- [EXERCISE OBJECTIVE]:
Would you return the complete listing below word for word?
§
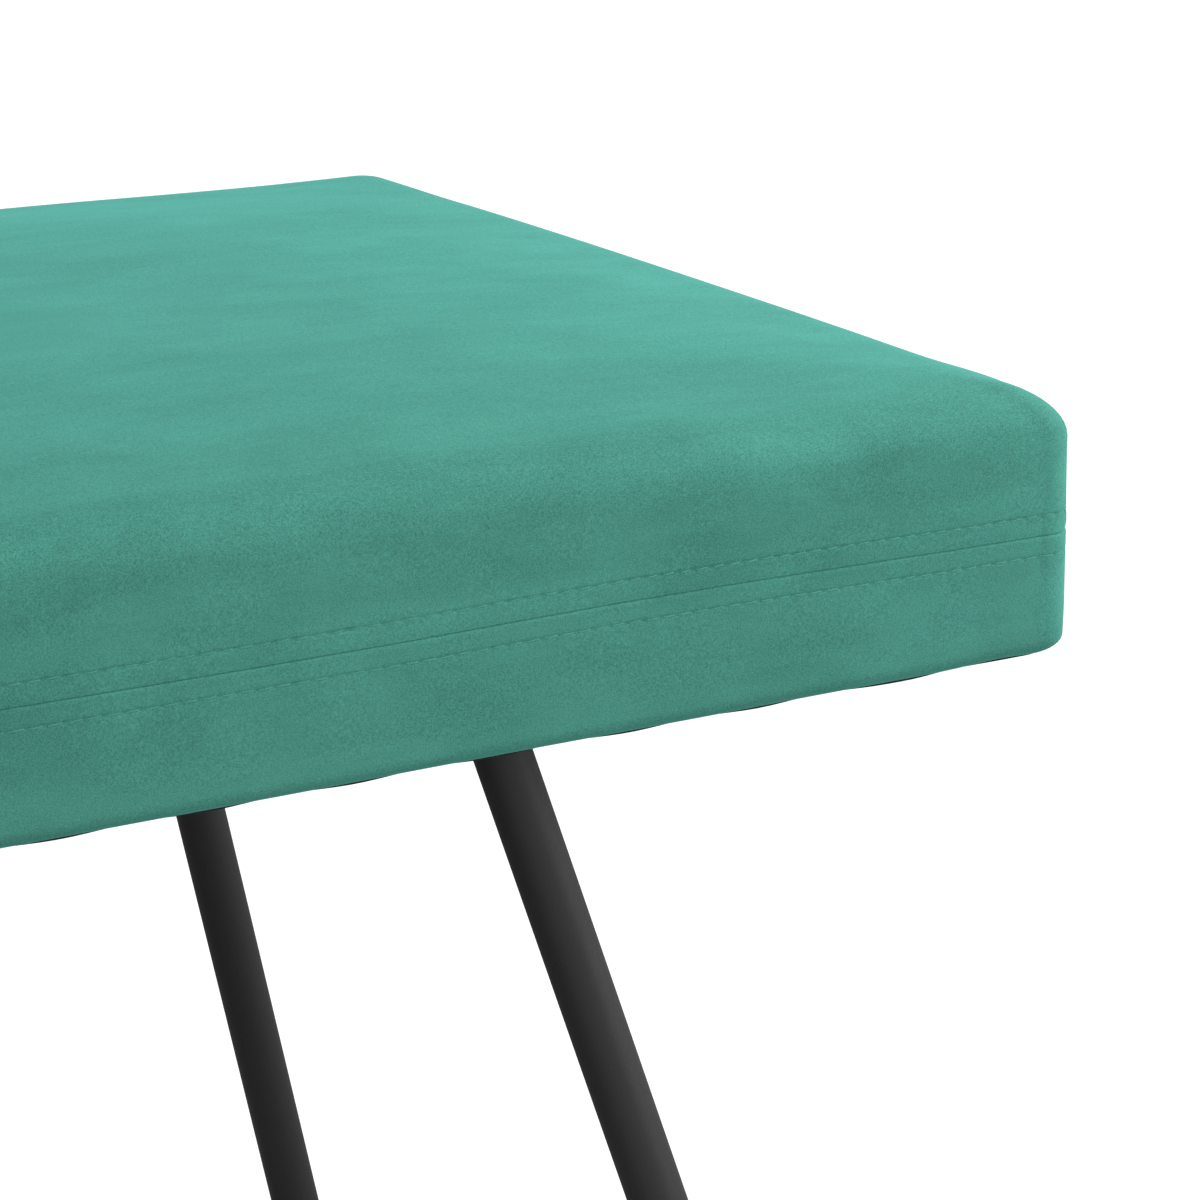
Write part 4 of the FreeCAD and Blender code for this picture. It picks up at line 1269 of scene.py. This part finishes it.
def floor():
    me = bpy.data.meshes.new("studio_floor")
    r = 14.0
    me.from_pydata([(-r, -r, -0.0005), (r, -r, -0.0005), (r, r, -0.0005), (-r, r, -0.0005)], [], [(0, 1, 2, 3)])
    ob = bpy.data.objects.new("studio_floor", me)
    scn.collection.objects.link(ob)
    m = bpy.data.materials.new("studio_floor")
    m.use_nodes = True
    t = m.node_tree
    t.nodes.clear()
    out = t.nodes.new("ShaderNodeOutputMaterial")
    dif = t.nodes.new("ShaderNodeBsdfDiffuse")
    dif.inputs["Color"].default_value = (0.20, 0.20, 0.20, 1)
    em = t.nodes.new("ShaderNodeEmission")
    lp = t.nodes.new("ShaderNodeLightPath")
    rng = t.nodes.new("ShaderNodeMapRange")
    t.links.new(lp.outputs["Is Camera Ray"], rng.inputs["Value"])
    rng.inputs["To Min"].default_value = 0.0
    rng.inputs["To Max"].default_value = 1.0
    t.links.new(rng.outputs["Result"], em.inputs["Strength"])
    add = t.nodes.new("ShaderNodeAddShader")
    t.links.new(dif.outputs[0], add.inputs[0])
    t.links.new(em.outputs[0], add.inputs[1])
    # seen from below the floor is clear, so that the underside can be looked at
    geo = t.nodes.new("ShaderNodeNewGeometry")
    clear = t.nodes.new("ShaderNodeBsdfTransparent")
    mix = t.nodes.new("ShaderNodeMixShader")
    t.links.new(geo.outputs["Backfacing"], mix.inputs[0])
    t.links.new(add.outputs[0], mix.inputs[1])
    t.links.new(clear.outputs[0], mix.inputs[2])
    t.links.new(mix.outputs[0], out.inputs["Surface"])
    ob.data.materials.append(m)
    return ob


floor()

world = bpy.data.worlds.new("studio")
world.use_nodes = True
bg = world.node_tree.nodes["Background"]
bg.inputs["Color"].default_value = (1.0, 1.0, 1.0, 1)
bg.inputs["Strength"].default_value = 0.61
scn.world = world


def area(name, loc, target, size_x, size_y, power, color=(1, 1, 1)):
    li = bpy.data.lights.new(name, "AREA")
    li.shape = "RECTANGLE"
    li.size, li.size_y = size_x, size_y
    li.energy = power
    li.color = color
    ob = bpy.data.objects.new(name, li)
    ob.location = loc
    d = Vector(target) - Vector(loc)
    ob.rotation_euler = d.to_track_quat("-Z", "Y").to_euler()
    scn.collection.objects.link(ob)
    return ob


area("softbox_front", (-0.3, -3.6, 0.9), (0.3, 0.0, 0.42), 2.2, 2.2, 22.6)
area("softbox_left", (-2.6, -2.6, 1.2), (0.3, 0.0, 0.42), 2.0, 2.0, 40.5)
area("softbox_right", (1.5, -0.3, 0.9), (0.3, 0.0, 0.42), 0.8, 0.8, 11.4)
area("softbox_corner", (1.2, -1.1, 0.6), (0.3, 0.0, 0.42), 0.7, 0.7, 6.3)

YAW, PITCH = math.radians(30.897), math.radians(16.333)
cam_data = bpy.data.cameras.new("camera")
cam_data.sensor_fit = "HORIZONTAL"
cam_data.sensor_width = 36.0
cam_data.lens = 4048.9 * 36.0 / 1200.0
cam_data.clip_start = 0.01
cam_data.clip_end = 60.0
cam = bpy.data.objects.new("camera", cam_data)
cam.location = (-0.2386, -1.2533, 0.7522)
fwd = Vector((math.sin(YAW) * math.cos(PITCH), math.cos(YAW) * math.cos(PITCH), -math.sin(PITCH)))
right = Vector((math.cos(YAW), -math.sin(YAW), 0.0))
upv = right.cross(fwd)
rot = Matrix((right, upv, -fwd)).transposed()
cam.rotation_euler = rot.to_euler()
scn.collection.objects.link(cam)
scn.camera = cam

bpy.context.view_layer.update()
§
- [WRITTEN ANSWER]:
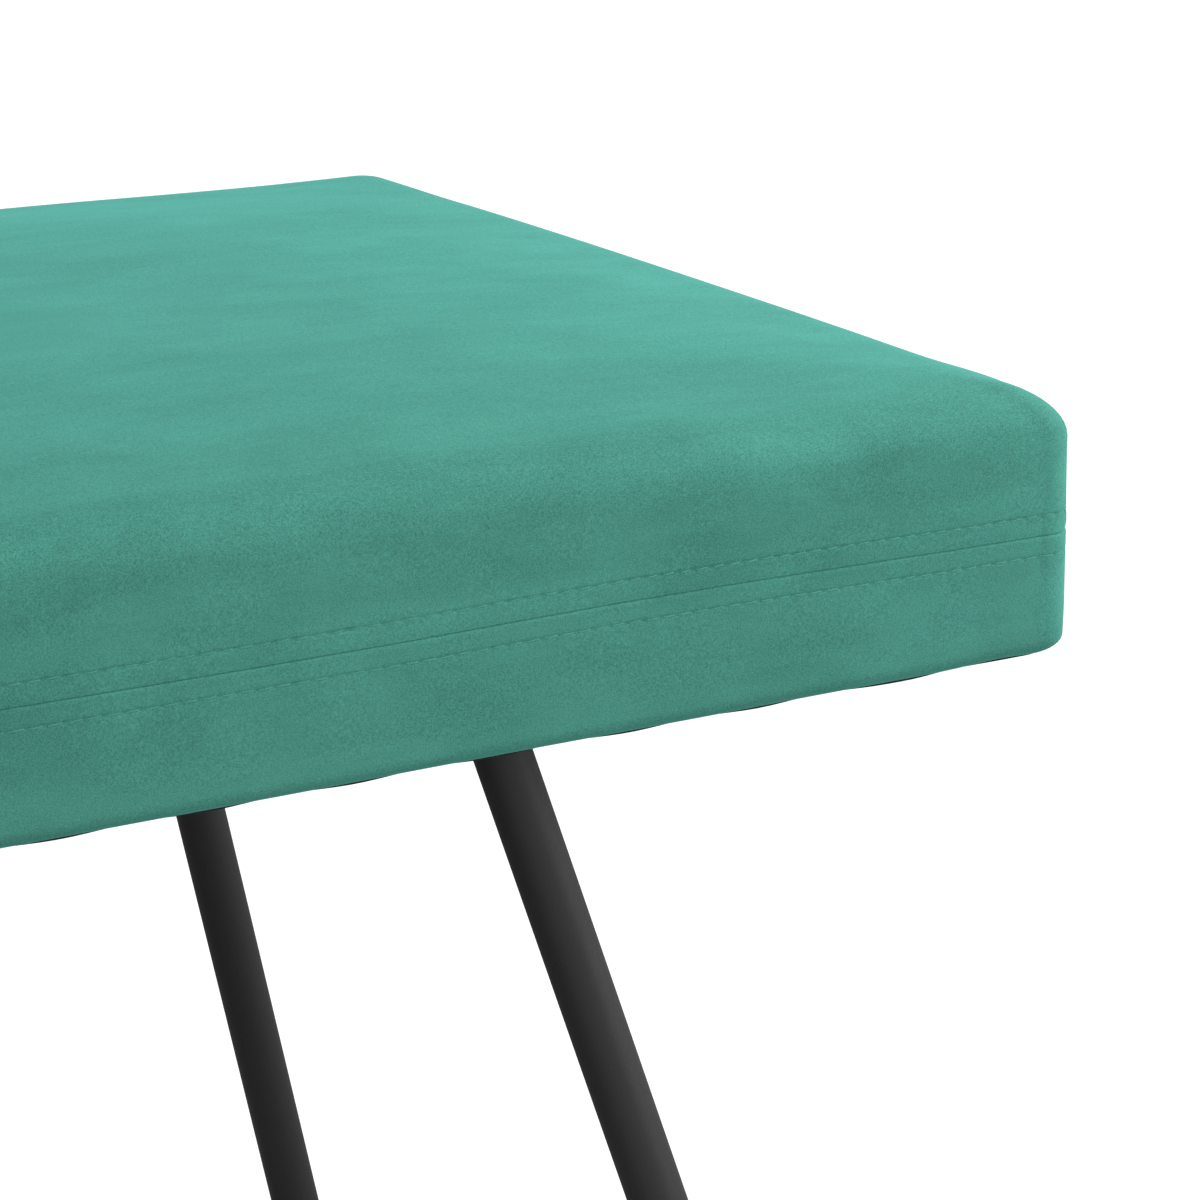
Write part 4 of the FreeCAD and Blender code for this picture. It picks up at line 1269 of scene.py. This part finishes it.
def floor():
    me = bpy.data.meshes.new("studio_floor")
    r = 14.0
    me.from_pydata([(-r, -r, -0.0005), (r, -r, -0.0005), (r, r, -0.0005), (-r, r, -0.0005)], [], [(0, 1, 2, 3)])
    ob = bpy.data.objects.new("studio_floor", me)
    scn.collection.objects.link(ob)
    m = bpy.data.materials.new("studio_floor")
    m.use_nodes = True
    t = m.node_tree
    t.nodes.clear()
    out = t.nodes.new("ShaderNodeOutputMaterial")
    dif = t.nodes.new("ShaderNodeBsdfDiffuse")
    dif.inputs["Color"].default_value = (0.20, 0.20, 0.20, 1)
    em = t.nodes.new("ShaderNodeEmission")
    lp = t.nodes.new("ShaderNodeLightPath")
    rng = t.nodes.new("ShaderNodeMapRange")
    t.links.new(lp.outputs["Is Camera Ray"], rng.inputs["Value"])
    rng.inputs["To Min"].default_value = 0.0
    rng.inputs["To Max"].default_value = 1.0
    t.links.new(rng.outputs["Result"], em.inputs["Strength"])
    add = t.nodes.new("ShaderNodeAddShader")
    t.links.new(dif.outputs[0], add.inputs[0])
    t.links.new(em.outputs[0], add.inputs[1])
    # seen from below the floor is clear, so that the underside can be looked at
    geo = t.nodes.new("ShaderNodeNewGeometry")
    clear = t.nodes.new("ShaderNodeBsdfTransparent")
    mix = t.nodes.new("ShaderNodeMixShader")
    t.links.new(geo.outputs["Backfacing"], mix.inputs[0])
    t.links.new(add.outputs[0], mix.inputs[1])
    t.links.new(clear.outputs[0], mix.inputs[2])
    t.links.new(mix.outputs[0], out.inputs["Surface"])
    ob.data.materials.append(m)
    return ob


floor()

world = bpy.data.worlds.new("studio")
world.use_nodes = True
bg = world.node_tree.nodes["Background"]
bg.inputs["Color"].default_value = (1.0, 1.0, 1.0, 1)
bg.inputs["Strength"].default_value = 0.61
scn.world = world


def area(name, loc, target, size_x, size_y, power, color=(1, 1, 1)):
    li = bpy.data.lights.new(name, "AREA")
    li.shape = "RECTANGLE"
    li.size, li.size_y = size_x, size_y
    li.energy = power
    li.color = color
    ob = bpy.data.objects.new(name, li)
    ob.location = loc
    d = Vector(target) - Vector(loc)
    ob.rotation_euler = d.to_track_quat("-Z", "Y").to_euler()
    scn.collection.objects.link(ob)
    return ob


area("softbox_front", (-0.3, -3.6, 0.9), (0.3, 0.0, 0.42), 2.2, 2.2, 22.6)
area("softbox_left", (-2.6, -2.6, 1.2), (0.3, 0.0, 0.42), 2.0, 2.0, 40.5)
area("softbox_right", (1.5, -0.3, 0.9), (0.3, 0.0, 0.42), 0.8, 0.8, 11.4)
area("softbox_corner", (1.2, -1.1, 0.6), (0.3, 0.0, 0.42), 0.7, 0.7, 6.3)

YAW, PITCH = math.radians(30.897), math.radians(16.333)
cam_data = bpy.data.cameras.new("camera")
cam_data.sensor_fit = "HORIZONTAL"
cam_data.sensor_width = 36.0
cam_data.lens = 4048.9 * 36.0 / 1200.0
cam_data.clip_start = 0.01
cam_data.clip_end = 60.0
cam = bpy.data.objects.new("camera", cam_data)
cam.location = (-0.2386, -1.2533, 0.7522)
fwd = Vector((math.sin(YAW) * math.cos(PITCH), math.cos(YAW) * math.cos(PITCH), -math.sin(PITCH)))
right = Vector((math.cos(YAW), -math.sin(YAW), 0.0))
upv = right.cross(fwd)
rot = Matrix((right, upv, -fwd)).transposed()
cam.rotation_euler = rot.to_euler()
scn.collection.objects.link(cam)
scn.camera = cam

bpy.context.view_layer.update()